F. Federal Rules That May Duplicate, Overlap, or Conflict With the Proposed Rules

None.

List of Subjects

  • Communications
  • Communication equipment
  • Reporting and recordkeeping requirements
  • Telecommunications, and Wiretapping and electronic surveillance

Federal Communications Commission.

Marlene Dortch,

Secretary.

Proposed Rules

For the reasons discussed in the preamble, the Federal Communications Commission proposes to amend 47 CFR part 2 as follows:

PART 2—FREQUENCY ALLOCATIONS AND RADIO TREATY MATTERS; GENERAL RULES AND REGULATIONS

1. The authority citation for part 2 continues to read as follows:

Authority: 47 U.S.C. 154, 302a, 303, and 336, unless otherwise noted.

2. Add § 2.903 to subpart J to read as follows:

§ 2.903
Prohibition on equipment authorization of equipment on the Covered List.

Any equipment on the Covered List, as defined in § 1.50002 of this chapter, is prohibited from obtaining an equipment authorization under this subpart. This includes:

(a) Equipment subject to certification procedures: Telecommunication Certification Bodies and the Federal Communications Commission are prohibited from issuing a certification under this subpart for any equipment on the Covered List; and

(b) Equipment subject to Supplier's Declaration of Conformity procedures.

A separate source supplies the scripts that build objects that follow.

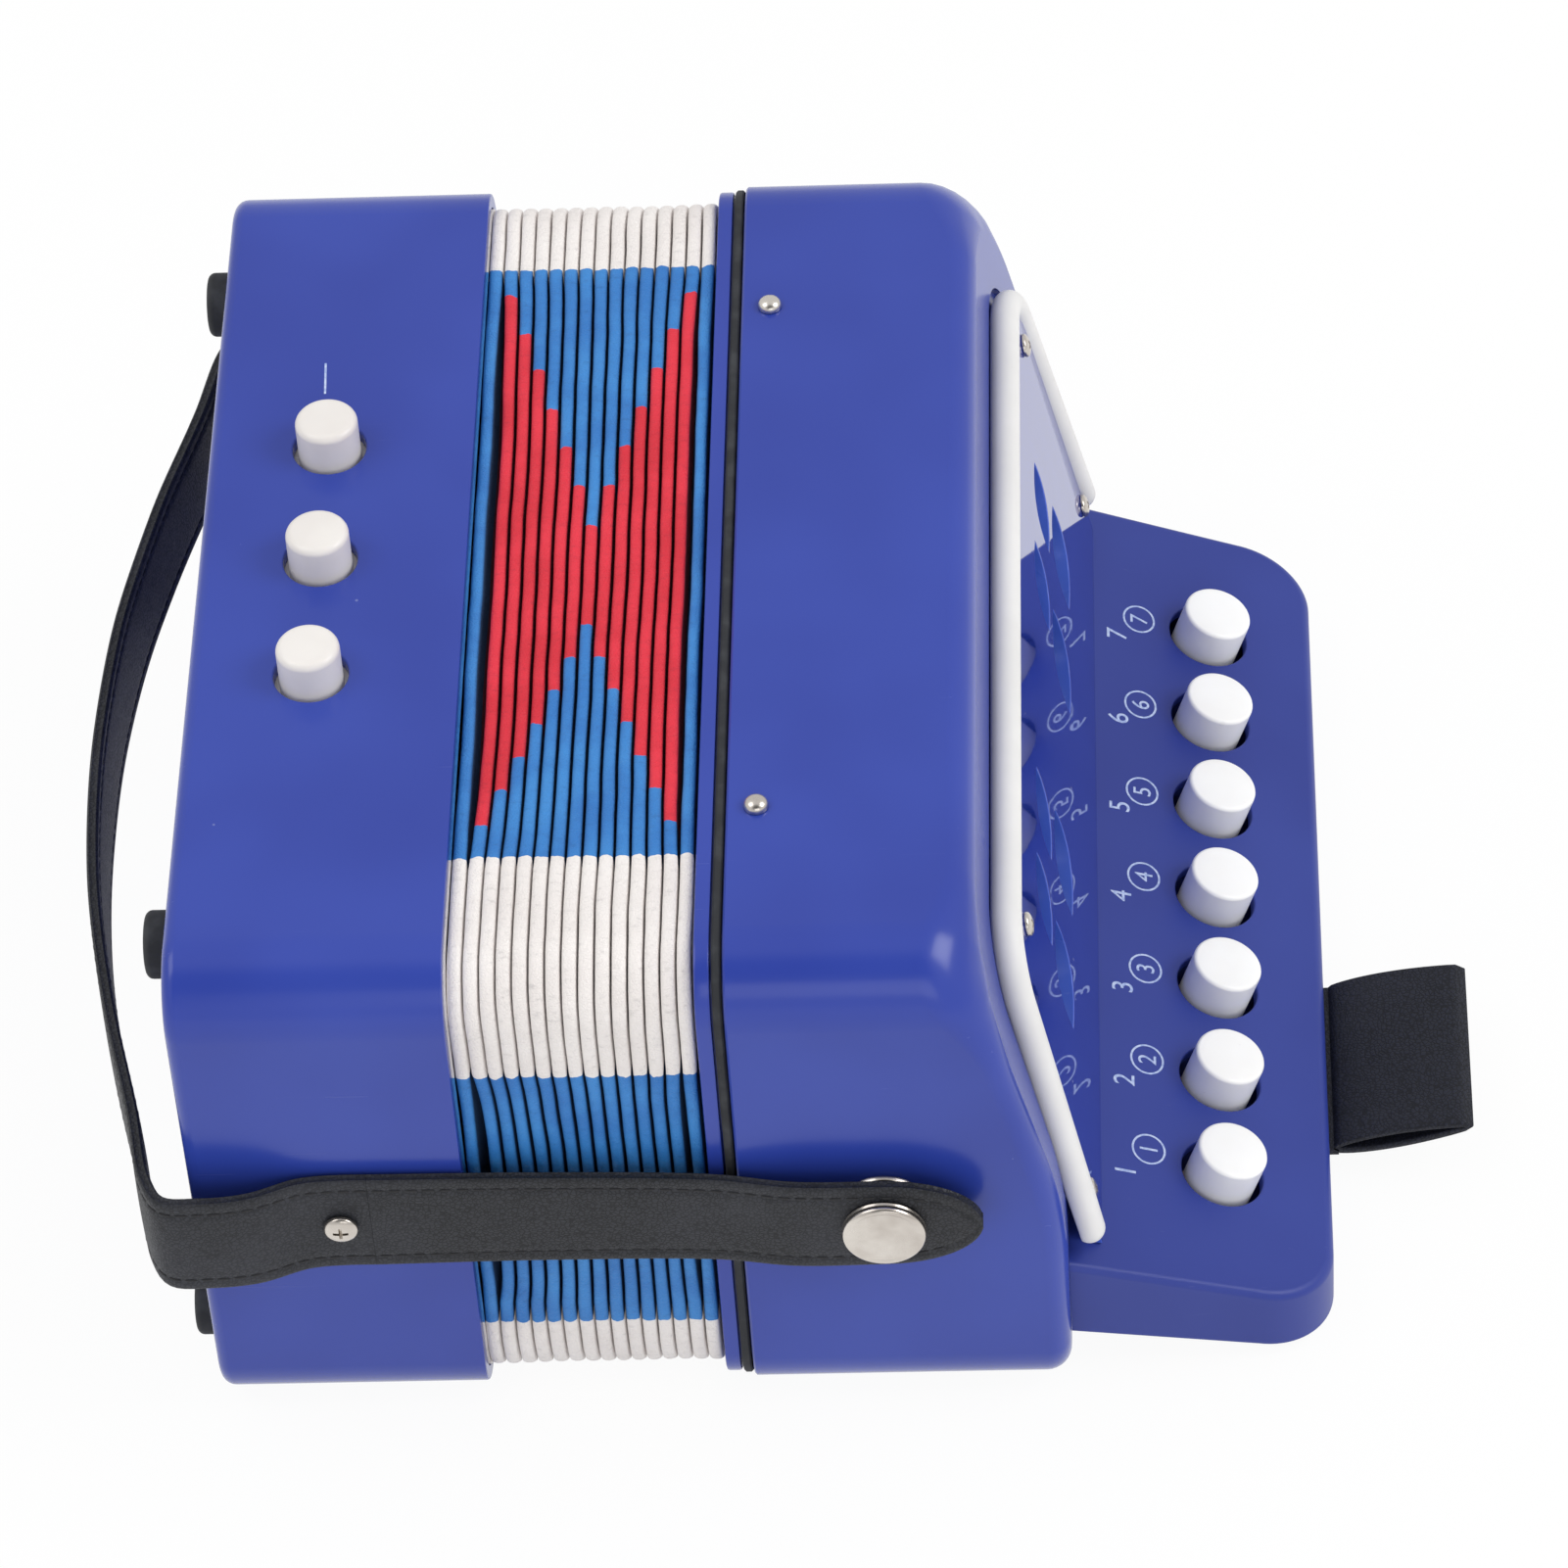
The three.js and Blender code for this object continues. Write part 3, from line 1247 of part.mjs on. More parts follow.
// The thumb loop: a flattened leather loop whose tab is held in the keyboard's end wall.
function thumbLoop() {
  const low = loopCentre - loopWidth / 2;
  const high = loopCentre + loopWidth / 2;
  const start = clearance;
  const end = loopReach;
  const half = loopGap / 2;
  const lens = (grow) => {
    const shape = new THREE.Shape();
    const from = start + loopLeather - grow;
    const to = end - loopLeather + grow;
    const mid = (from + to) / 2;
    shape.moveTo(from, 0);
    shape.quadraticCurveTo(from + (mid - from) * 0.3, -half - grow, mid, -half - grow);
    shape.quadraticCurveTo(to, -half - grow, to, 0);
    shape.quadraticCurveTo(to, half + grow, mid, half + grow);
    shape.quadraticCurveTo(from + (mid - from) * 0.3, half + grow, from, 0);
    return shape;
  };
  let loop = drawnAcross(lens(loopLeather), low, high).subtract(
    drawnAcross(lens(0), low - overrun, high + overrun));
  const lift = new THREE.Matrix4().makeRotationY(-loopTilt * degree);
  loop = placed(loop, lift);
  const tab = block(-keyboardWall - clearance - loopTabLength / 2, start + loopLeather * 1.5, low, high,
    -loopLeather, loopLeather * 0.6);
  const knob = block(-keyboardWall - clearance - loopTabLength, -keyboardWall - clearance,
    low, high, -loopLeather, loopLeather + loopKnob);
  loop = loop.add(tab).add(knob);
  return loop.translate(keyboardEnd, 0, loopHeight);
}

// Materials
const finish = (color, roughness, metalness = 0) => new THREE.MeshStandardMaterial({
  color, roughness, metalness,
});
const blue = finish(0x3c4da6, 0.2);
const deckBlue = finish(0x404e9b, 0.35);
const plateBlue = finish(0x2b3f9e, 0.06);
const white = finish(0xf2f0ec, 0.25);
const black = finish(0x2c2e33, 0.6);
const leather = finish(0x37383e, 0.75);
const cloth = finish(0x3a82c8, 0.55);
const nickel = finish(0xd5cdc6, 0.22, 1);
const silver = finish(0xbfc2c6, 0.35, 1);
const brass = finish(0xc9a552, 0.35, 1);
const wood = finish(0xc59a63, 0.7);
const steel = finish(0x9a9da2, 0.3, 1);

const instrument = new THREE.Group();
const treble = new THREE.Group();
const bass = new THREE.Group();
instrument.add(treble, bass);

function piece(group, name, geometry, material, side = 1) {
  const shape = geometry.isBufferGeometry ? geometry : geometryOf(geometry);
  const mesh = new THREE.Mesh(shape, material);
  mesh.name = name;
  mesh.scale.y = side;
  group.add(mesh);
}

// Treble side
piece(treble, "treble_casing", trebleCasing(), blue);
piece(treble, "treble_frame_plate", framePlate(), blue);
piece(treble, "treble_gasket", gasket(), black);
piece(treble, "bellows", bellows(), cloth);
piece(treble, "grille_plate", grillePlate(), plateBlue);
piece(treble, "grille_mesh", grilleMesh(), silver);
piece(treble, "grille_trim", grilleTrim(), white);
plateScrewPlaces().forEach((place, index) => {
  piece(treble, `grille_screw_${index + 1}`, grilleScrew(place), nickel);
});
[...pinPlaces(1), ...pinPlaces(-1)].forEach((place, index) => {
  piece(treble, `casing_pin_${index + 1}`, casingPin(place), nickel);
});
piece(treble, "keyboard_housing", keyboardHousing(), deckBlue);
piece(treble, "keyboard_cover", keyboardCover(), deckBlue);
piece(treble, "key_axle", keyAxleRod(), steel);
piece(treble, "key_spring_comb", keySpringComb(), steel);
keys.forEach((key) => {
  piece(treble, `treble_button_${key + 1}`, trebleButton(key), white);
  piece(treble, `key_lever_${key + 1}`, keyLever(key), wood);
});
piece(treble, "treble_sound_board", soundboard(soundboardX, keyRows), wood);
piece(treble, "treble_reed_plate", reedPlate(soundboardX - clearance, keyRows, -1), brass);
piece(treble, "thumb_loop", thumbLoop(), leather);
piece(treble, "snap_base_near", snapBase(), nickel);
piece(treble, "snap_base_far", snapBase(), nickel, -1);

// Bass side
piece(bass, "bass_casing", bassCasing(), blue);
piece(bass, "bass_axle", bassAxleRod(), steel);
piece(bass, "bass_spring_comb", bassSpringComb(), steel);
basses.forEach((button) => {
  piece(bass, `bass_button_${button + 1}`, bassButton(button), white);
  piece(bass, `bass_lever_${button + 1}`, bassLever(button), wood);
});
piece(bass, "bass_sound_board", soundboard(bassSoundboardX, bassRows), wood);
piece(bass, "bass_reed_plate",
  reedPlate(bassSoundboardX + soundboardThickness + clearance, bassRows, 1), brass);
footPlaces().forEach((place, index) => {
  piece(bass, `foot_${index + 1}`, foot(place), black);
});
piece(bass, "hand_strap", handStrap(), leather);
piece(bass, "strap_screw_near", strapScrew(), nickel);
piece(bass, "strap_screw_far", strapScrew(), nickel, -1);
piece(bass, "closing_strap_near", closingStrap(), leather);
piece(bass, "closing_strap_far", closingStrap(), leather, -1);
piece(bass, "snap_cap_near", snapCap(), nickel);
piece(bass, "snap_cap_far", snapCap(), nickel, -1);

// The frame's origin is under the middle of everything, on the floor.
const extent = new THREE.Box3().setFromObject(instrument);
instrument.position.x = -(extent.min.x + extent.max.x) / 2;

export default instrument;
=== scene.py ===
"""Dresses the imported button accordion: casings, bellows, grille, buttons, straps, finishes."""

import math

import bmesh
import bpy
from mathutils import Matrix, Vector


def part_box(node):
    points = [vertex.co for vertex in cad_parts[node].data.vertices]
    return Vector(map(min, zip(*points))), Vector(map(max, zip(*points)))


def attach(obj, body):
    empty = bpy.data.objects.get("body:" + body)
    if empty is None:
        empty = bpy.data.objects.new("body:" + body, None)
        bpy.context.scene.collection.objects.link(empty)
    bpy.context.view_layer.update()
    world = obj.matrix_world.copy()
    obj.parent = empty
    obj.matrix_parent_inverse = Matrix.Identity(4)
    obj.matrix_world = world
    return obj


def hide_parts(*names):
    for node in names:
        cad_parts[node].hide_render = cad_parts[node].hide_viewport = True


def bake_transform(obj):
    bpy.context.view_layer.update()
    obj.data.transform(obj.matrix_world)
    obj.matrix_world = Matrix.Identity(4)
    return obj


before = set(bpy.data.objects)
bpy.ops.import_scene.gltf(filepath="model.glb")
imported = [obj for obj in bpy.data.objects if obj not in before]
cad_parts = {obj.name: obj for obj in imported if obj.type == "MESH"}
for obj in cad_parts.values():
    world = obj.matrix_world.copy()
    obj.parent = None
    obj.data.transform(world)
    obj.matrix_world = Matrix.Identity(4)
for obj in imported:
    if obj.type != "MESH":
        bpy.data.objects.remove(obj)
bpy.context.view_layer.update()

MM = 0.001

# Flat areas larger than this, in square metres, are shaded quite flat.
LARGE_AREA = 0.0006

# Sizes of the instrument in millimetres, with X counted from the end face of the bass casing.
BODY_HALF = 90
BODY_DEPTH = 99
BODY_CORNER = 11.5
WALL = 2.2
GAP = 0.3
BASS_LENGTH = 42
BELLOWS_START = 42.3
BELLOWS_END = 78.9
BELLOWS_INSET = 2.2
FOLDS = 15
PLATE_START = 79.2
GASKET_START = 81.9
TREBLE_START = 83.6
TREBLE_FRONT = 120.1
TREBLE_WALL = 133.05
GRILLE_TILT = math.radians(12.8)
KNEE_HEIGHT = 42
KNEE_RADIUS = 90
TREBLE_SIDE = 3.5
TREBLE_FOOT = 4.5
TREBLE_LIP = 3.6
TREBLE_CORNER = 9
CORNER_FADE = 12
GRILLE_LENGTH = 76.03
PLATE_FOOT = 76.99
PLATE_DEPTH = 0.7
PLATE_RISE = 1
PLATE_TAPER = math.radians(2.1)
TRIM_RADIUS = 2.4
TRIM_TOP = 14.85
TRIM_HALF = 73.8
TRIM_SPLAY = math.radians(6.6)
TRIM_BEND = 10.6
TRIM_FOOT = 73.4
TRIM_RISE = 1.84
TRIM_LEAN = math.tan(math.radians(1.3))
POCKET_MARGIN = 0.65
WINDOW = (30.03, 66.15, -66, 66, 7)
KEYBOARD_START = 133.35
KEYBOARD_END = 174.15
KEYBOARD_HALF = 84
DECK_HEIGHT = 24.86
DECK_TILT = math.radians(18)
DECK_SLOPE = math.tan(DECK_TILT)
KEY_ROW = 25
KEY_PITCH = 19.6
KEY_HOLE = 6.7
BASS_ROW = 19.2
BASS_PITCH = 24.8
BASS_HOLE = 5.8
PIN_ROW = 88.1
PIN_SIDE = 54.6
PIN_RADIUS = 1.1
PIN_SUNK = 1.4
BACK_BORE = 2.2
SLOT_HALF = 63.3
LOOP_MIDDLE = -28.5
LOOP_HALF = 17
STRAP_HEIGHT = 48.3
STRAP_WIDTH = 19.8
STRAP_THICK = 2.2
STITCH_INSET = 2.3
STITCH_PITCH = 2.5
STITCH_LENGTH = 1.9
STITCH_WIDTH = 0.5
STRAP_SCREW = 23
STRAP_CUT = 27.6
SNAP = 105.6
SNAP_REACH = 15
SNAP_LEVEL = 94.0

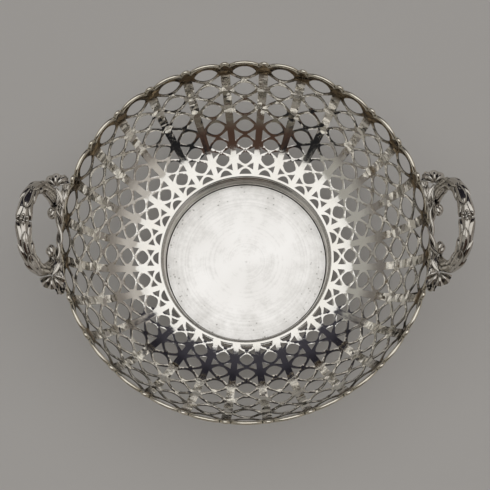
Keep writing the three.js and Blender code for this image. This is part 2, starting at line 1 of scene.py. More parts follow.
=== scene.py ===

3. Amend § 2.906 by adding paragraph (d) to read as follows:

Supplier's Declaration of Conformity.

(d) All equipment produced or provided by any of the entities, or their respective subsidiaries or affiliates, that produce or provide “covered” equipment on the Covered List established pursuant to § 1.50002 of this chapter, is prohibited from obtaining equipment authorization through the Supplier's Declaration of Conformity process.

4. Amend § 2.907 by adding paragraph (c) to read as follows:

§ 2.907
Certification.

(c) All equipment produced or provided by any of the entities, or their respective subsidiaries or affiliates, that produce or provide “covered” equipment, as specified on the Covered List established pursuant to § 1.50002 of this chapter, must obtain equipment authorization through the certification process.

5. Amend § 2.909 by revising paragraph (a) to read as follows:

Responsible Party.

(a) For equipment that requires the issuance of a grant of certification, the party to whom that grant of certification is issued is responsible for the compliance of the equipment with the applicable standards. If the radio frequency equipment is modified by any party other than the grantee and that party is not working under the authorization of the grantee pursuant to § 2.929(b), the party performing the modification is responsible for compliance of the product with the applicable administrative and technical provisions in this chapter. In either case, the responsible party must be located in the United States (see § 2.1033).

6. Amend § 2.911 by adding paragraph (d)(5) to read as follows:

Application requirements.

(d) * * *

(5) The applicant shall provide a written and signed certification that, as of the date of the filing of the application, the equipment for which the applicant seeks equipment authorization through certification is not “covered” equipment on the Covered List established pursuant to § 1.50002 of this chapter.

7. Amend § 2.1033 by revising paragraph (b)(1) to read as follows:

§ 2.1033
Application for certification.

(b) * * *

(1) The identification, by name, mailing address and telephone number or internet contact information, of the manufacturer of the device, the applicant for certification, and the responsible party as defined in § 2.909. The responsible party must be located within the United States.